There will always be other banquet halls or conference rooms and that is why we have a solid differentiation strategy for positioning our product.

Our wish is to position ourselves as the unique destination in downtown Beirut in terms of conferences and events. We have the best location in Beirut -although in politicized area-but when things are calm the location is strategic in being central with easy access.

We are determined on delivering the same quality of service in our banquets that we do in our restaurants and rooms. It’s going to be very personalized: the choice of menu will be meticulously done, the way the food will be set and the displays is going to be different and innovative with elaborated food stations, carvings….

E You are emphasizing your F&B offerings in your reply. Do you consider F&B to be your strength as a hotel ?

We are an F&B hotel.

We have six outlets for F&B and the banqueting in a 103 rooms hotels with each outlet being unique. Our wish now is to take it the higher level and we recruited a new British chef few months ago.

E Why did you choose to undergo the facilities additions when you did considering the situation the country was in then?

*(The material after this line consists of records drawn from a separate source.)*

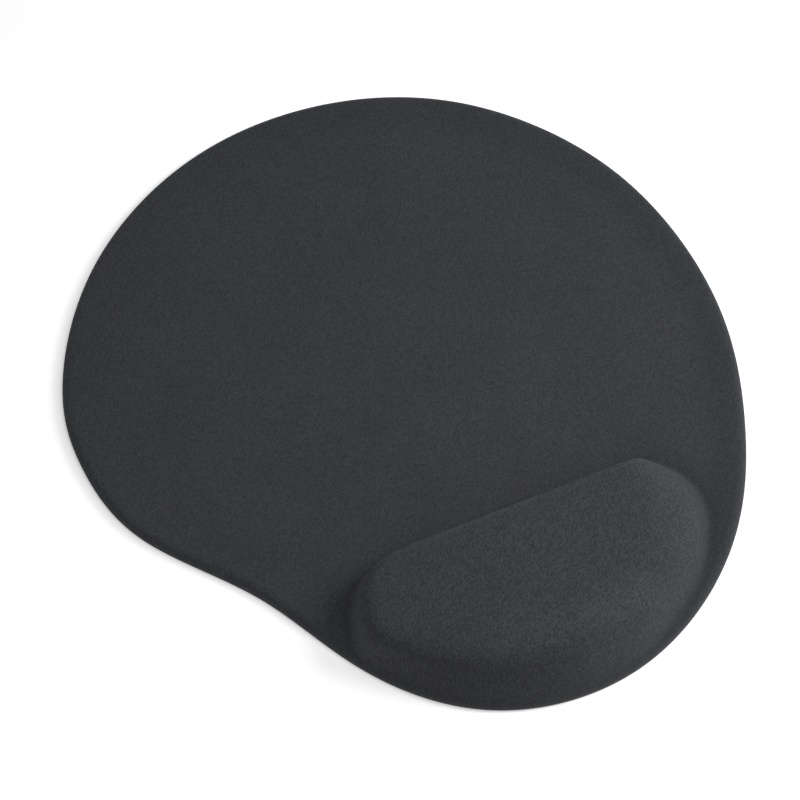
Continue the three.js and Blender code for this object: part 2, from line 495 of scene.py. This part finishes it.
light_and_shade_attribute = cover.data.attributes.new("light_and_shade", "FLOAT", "POINT")
light_and_shade = painted_light_and_shade(cover_shape)
light_and_shade_attribute.data.foreach_set("value", light_and_shade.astype(np.float32))
print("strain from", light_and_shade.min().round(2), "to", light_and_shade.max().round(2))

# %% Thickness
thickness = cover.modifiers.new("Cloth thickness", "SOLIDIFY")
thickness.thickness = COVER_THICKNESS
thickness.offset = -1
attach(cover, "root")
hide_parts("fabric_cover")

# %% [markdown]
# ## The gel pouch
# Under the knit, two films are welded round a soft gel. The upper film and the gel follow the
# rest's side, moved in and lowered, and they swell with the cover. The ring grid makes this
# easy: the middle of the cover's square sheet is the pouch's square sheet.

# %% Domes
DOME_RINGS = {name: COVER_RINGS[name] for name in ("top", "roll", "wall")}


def middle_of(field, rings):
    """The middle of a field on the cover's ring grid, for a ring grid with fewer rings."""
    total = sum(COVER_RINGS.values())
    square = field.reshape(2 * total + 1, 2 * total + 1, -1)
    keep = slice(total - rings, total + rings + 1)
    return square[keep, keep].reshape(-1, field.shape[1])


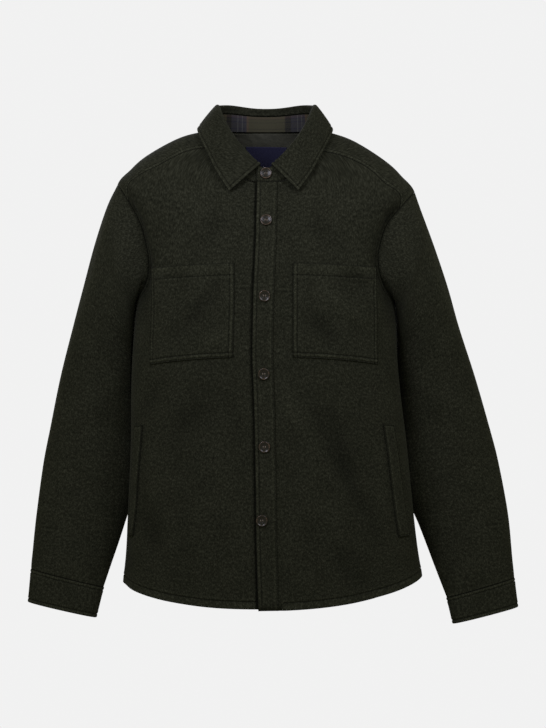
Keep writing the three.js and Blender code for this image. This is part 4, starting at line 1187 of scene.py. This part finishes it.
def turned_at_seam(side, points, normal):
    """The way out of a sleeve, turned over its first millimetres from the body's to the tube's own.

    It turns about the armhole's line, past the side on which the body's panel lies.
    """
    angle, level, _ = armhole_seam(side, points.shape[1])
    start = body_out(angle, level, 0)[1]
    along = unit(np.roll(points[0], -1, axis=0) - np.roll(points[0], 1, axis=0))
    away = unit(np.cross(along, start))
    away *= np.sign(((points[0] - points[0].mean(axis=0)) * away).sum(-1).mean())
    turn = np.arctan2((normal * away).sum(-1), (normal * start).sum(-1))
    share = ramp(0, SEAM_TURN, lengths(points, 0))
    turn = np.where(turn < -math.pi / 2, turn + 2 * math.pi, turn) * share
    turned = start * np.cos(turn)[..., None] + away * np.sin(turn)[..., None]
    return np.where(share[..., None] < 1, turned, normal)


def downs_along(side, sections, near, pitch):
    """Places down a sleeve at even distances along its mean length."""
    down = np.linspace(0, len(sections), 600)
    length = lengths(sleeve_points(side, sections, down, 24), 0).mean(axis=1)
    at = spread_out(length[-1:], near, near, pitch)[0]
    return np.interp(at, length, down)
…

I think they took the right decision investing in tough times back in October 2015. Now, we will be inaugurating the project in perfect timing for the summer season.

E How much did you invest into the expansion?

It could reach $13 million. The furniture, choice of fabric, the artwork… we’ve been meticulous about this and it will pay back.

E Who are you targeting with the additional facilities and the expansion?

The conference and events market is flourishing in Beirut regardless of the situation so this will support the hotel during tough times when Beirut is not a destination for international travelers. Lebanese will always spend like crazy on their weddings.

Now we will have an addition which will allow us to penetrate a new market which we did not benefit from at the time and which affected us.

Despite this we have to point out that we were number one in the market in terms of occupancy.